On Fri, Jan 3, 2025 at 10:53 AM Tom Lane <tgl@sss.pgh.pa.us> wrote:
> (To be clear: if this is how FreeBSD acts, then I'm afraid we already
> do have such bugs. The rmtree case is just easier to observe than a
> missed fsync.)
For what little it's worth, I'm not quite convinced yet that FreeBSD's
client isn't more broken than it needs to be. Lots of systems I
looked at have stable cookies in practice (as NFS 4 recommends),
including the one used in this report, so it seems like a more basic
problem. At the risk of being wrong on the internet, I don't see any
fundamental reason why a readdir() scan can't have no-skip,
no-duplicate, no-fail semantics for stable-cookie, no-verification
servers. And this case works perfectly with a couple of other NFS
clients implementations that you and I tried.
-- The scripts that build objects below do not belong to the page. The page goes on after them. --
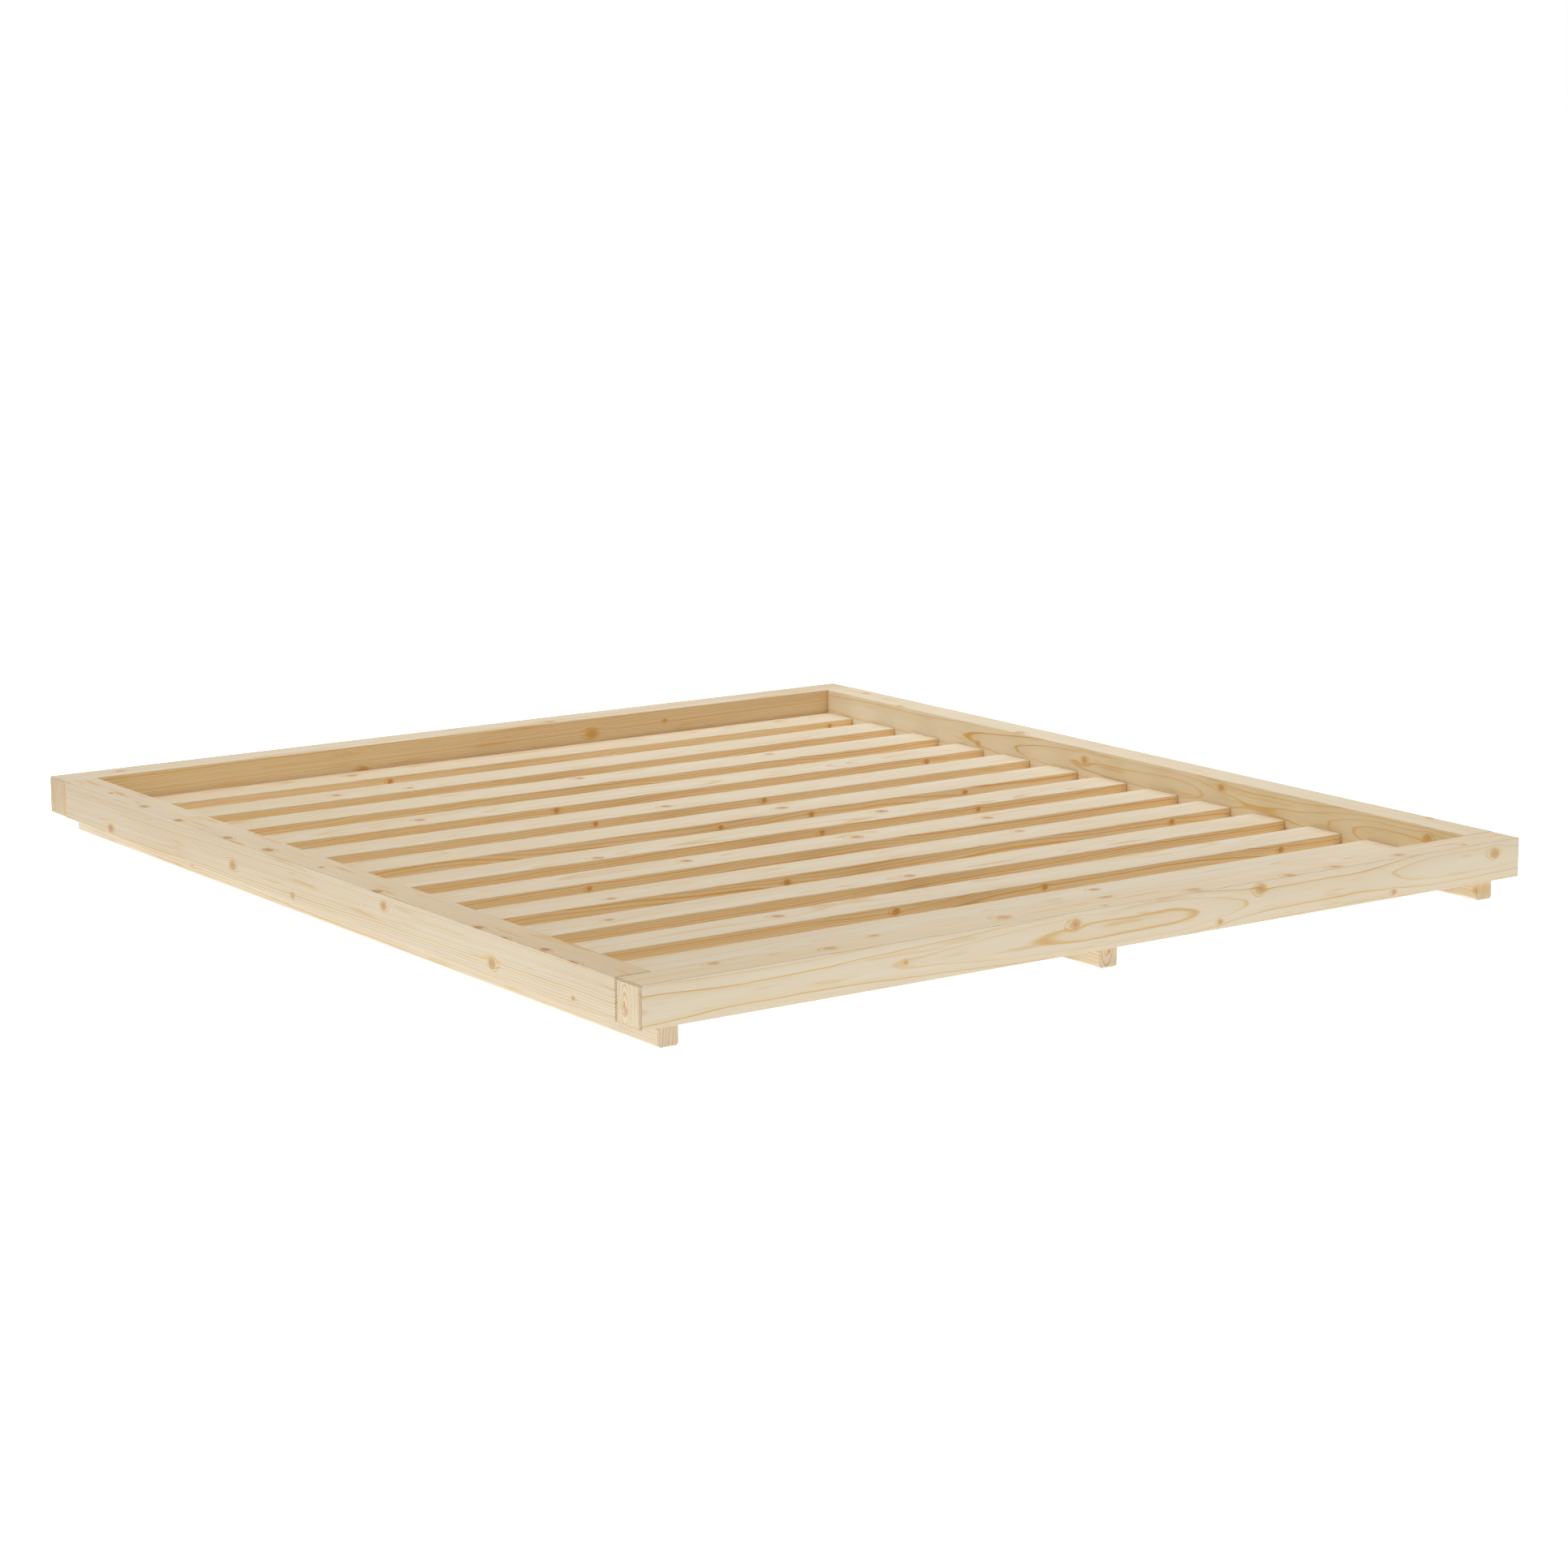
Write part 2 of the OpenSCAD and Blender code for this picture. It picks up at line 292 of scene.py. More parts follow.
def knot_group():
    """One knot on a face. It bends the growth lines round itself, and says how much of
    this point is knot, how dark the knot is there, how golden the wood round it, and
    how much of it is the amber hook that wraps one side of the knot."""
    graph, given, result = new_group(
        "Knot",
        [
            ("Along", "Float"), ("Level", "Float"), ("Wobble", "Float"), ("Facing", "Float"),
            ("At Along", "Float"), ("At Level", "Float"), ("Per Radius", "Float"),
        ],
        [("Level", "Float"), ("Knot", "Float"), ("Dark", "Float"), ("Halo", "Float"), ("Hook", "Float")],
    )
    off_level = graph.math("SUBTRACT", given["Level"], given["At Level"])
    off_along = graph.math("SUBTRACT", given["Along"], given["At Along"])
    near = graph.scaled(graph.joined(off_along, off_level, 0.0), given["Per Radius"])

    swirl = graph.vector("LENGTH", graph.vector("MULTIPLY", near, BEND_SCALE))
    bend = graph.math("EXPONENT", graph.product(swirl, swirl, -1.0))
    push = graph.product(off_level, graph.product(bend, BEND_SHARE, given["Facing"]))
    graph.feed(result["Level"], graph.math("SUBTRACT", given["Level"], push))

    reach = graph.vector("LENGTH", graph.vector("MULTIPLY", near, DISC_SCALE))
    reach = graph.math("ADD", reach, given["Wobble"])
    rim = graph.product(graph.step(reach, *RIM_RISE), graph.fall(reach, *RIM_FALL))
    disc = graph.step(reach, *DISC_FALL, 1.0, DISC_EDGE)
    share = graph.product(graph.math("MAXIMUM", disc, rim), graph.fall(reach, *KNOT_FALL))
    graph.feed(result["Knot"], graph.product(share, given["Facing"]))
    heart = graph.step(reach, *HEART_FALL, *HEART_DARK)
    graph.feed(result["Dark"], graph.math("MAXIMUM", heart, graph.product(rim, RIM_DARK)))
    graph.feed(result["Halo"], graph.product(graph.fall(swirl, *HALO_FALL), given["Facing"]))

    wrap = graph.vector("LENGTH", graph.vector("MULTIPLY", near, HOOK_SCALE))
    wrap = graph.math("ADD", wrap, given["Wobble"])
    hook = graph.product(graph.step(wrap, *HOOK_RISE), graph.fall(wrap, *HOOK_FALL))
    one_side = graph.fall(graph.product(off_along, given["Per Radius"]), *HOOK_SIDE)
    graph.feed(result["Hook"], graph.product(hook, one_side, given["Facing"]))
    return graph.tree


def ring_group():
    """Growth rings round a pith that wanders and leans: how much of this point is late
    wood. Place is along the board, across it and up; Lean is metres per metre."""
    graph, given, result = new_group(
        "Growth rings",
        [
            ("Place", "Vector"), ("Pith", "Vector"), ("Lean", "Vector"),
            ("Spacing", "Float"), ("Wander", "Float"), ("Seed", "Float"), ("Soft", "Float"),
        ],
        [("Late", "Float")],
    )
    along = graph.split(given["Place"])[0]
    slow = graph.joined(along, given["Seed"], 0.0)
    drift = graph.vector("SUBTRACT", graph.noise(slow, DRIFT_SCALE, 2.0, 0.4)[1], (0.5, 0.5, 0.5))
    pith = graph.vector("ADD", given["Pith"], graph.scaled(drift, given["Wander"]))
    pith = graph.vector("ADD", pith, graph.scaled(given["Lean"], along))
    out = graph.vector("SUBTRACT", given["Place"], pith)
    out = graph.vector("MULTIPLY", out, (0.0, 1.0, 1.0))

    fine = graph.vector("MULTIPLY", given["Place"], WAVER_STRETCH)
    fine = graph.vector("ADD", fine, graph.joined(given["Seed"], 0.0, given["Seed"]))
    waver = graph.math("SUBTRACT", graph.noise(fine, 1.0, 2.0, 0.5)[0], 0.5)
    radius = graph.math("ADD", graph.vector("LENGTH", out), graph.product(waver, WAVER))
    count = graph.math("ADD", graph.math("DIVIDE", radius, given["Spacing"]), given["Seed"])
    uneven = graph.noise(graph.joined(count, 0.0, 0.0), UNEVEN_SCALE, 1.0)[0]
    count = graph.math("ADD", count, graph.product(uneven, UNEVEN))

    phase = graph.math("FRACT", count)
    year = graph.math("FLOOR", count)
    strong = graph.add("ShaderNodeTexWhiteNoise", {"W": year}, noise_dimensions="1D").outputs[0]
    broad = graph.step(phase, *SUMMER_RISE)
    start = graph.math("SUBTRACT", LATE_START, graph.product(given["Soft"], LATE_SOFTENING))
    narrow = graph.step(phase, start, LATE_FULL, 0.0, LATE_SHARE)
    fall = graph.fall(phase, *LATE_FALL)
    line = graph.product(graph.math("ADD", broad, narrow), fall)
    graph.feed(result["Late"], graph.product(line, graph.step(strong, 0.0, 1.0, FAINT_YEAR, 1.0)))
    return graph.tree


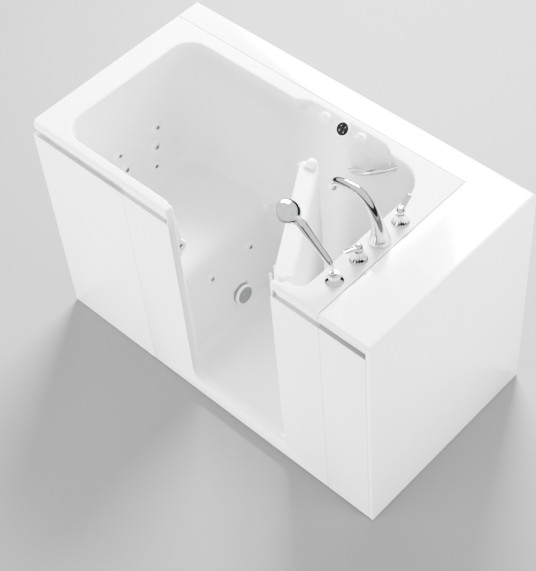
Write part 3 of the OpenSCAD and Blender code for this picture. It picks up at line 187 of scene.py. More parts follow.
def round_bar(radius, length, middle, sides, turn=(0, 0, 0)):
    """A plain round bar, upright unless it is turned."""
    bpy.ops.object.select_all(action="DESELECT")
    bpy.ops.mesh.primitive_cylinder_add(vertices=sides, radius=radius, depth=length,
                                        location=middle, rotation=turn)
    bpy.ops.object.transform_apply(location=True, rotation=True, scale=True)
    return bpy.context.object


def choose(piece, kind, test):
    """Selects the vertices, edges or faces of a piece that pass a test on their middle."""
    mesh = piece.data
    for group in (mesh.vertices, mesh.edges, mesh.polygons):
        group.foreach_set("select", [False] * len(group))
    bpy.context.tool_settings.mesh_select_mode = (kind == "VERT", kind == "EDGE", kind == "FACE")
    if kind == "VERT":
        for v in mesh.vertices:
            v.select = test(v.co)
    elif kind == "EDGE":
        for e in mesh.edges:
            a, b = (mesh.vertices[k].co for k in e.vertices)
            e.select = test((a + b) / 2, b - a)
    else:
        for f in mesh.polygons:
            f.select = test(f.center, f.normal)


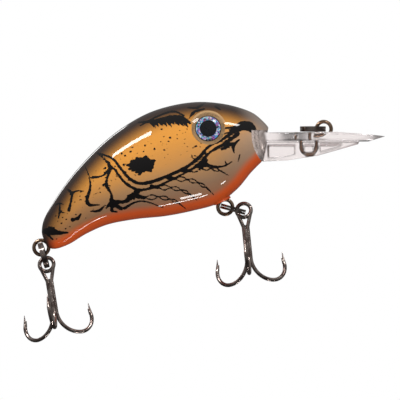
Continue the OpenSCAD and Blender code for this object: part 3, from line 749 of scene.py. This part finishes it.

As for systems that don't have stable cookies, well then they should
implement the cookie verification scheme and AFAICS the readdir() scan
should then fail if it can't recover, or it would expose isolation
anomalies offensive to database hacker sensibilities. I think it
should be theoretically possible to recover in some happy cases
(maybe: when enough state is still around in cache to deduplicate).
But that shouldn't be necessary on filers using eg ZFS or BTRFS whose
cookies are intended to be stable. A server could also do MVCC magic,
and from a quick google, I guess NetApp WAFL might do that as it has
the concept of "READDIR expired", which smells a bit like ORA-01555:
snapshot too old.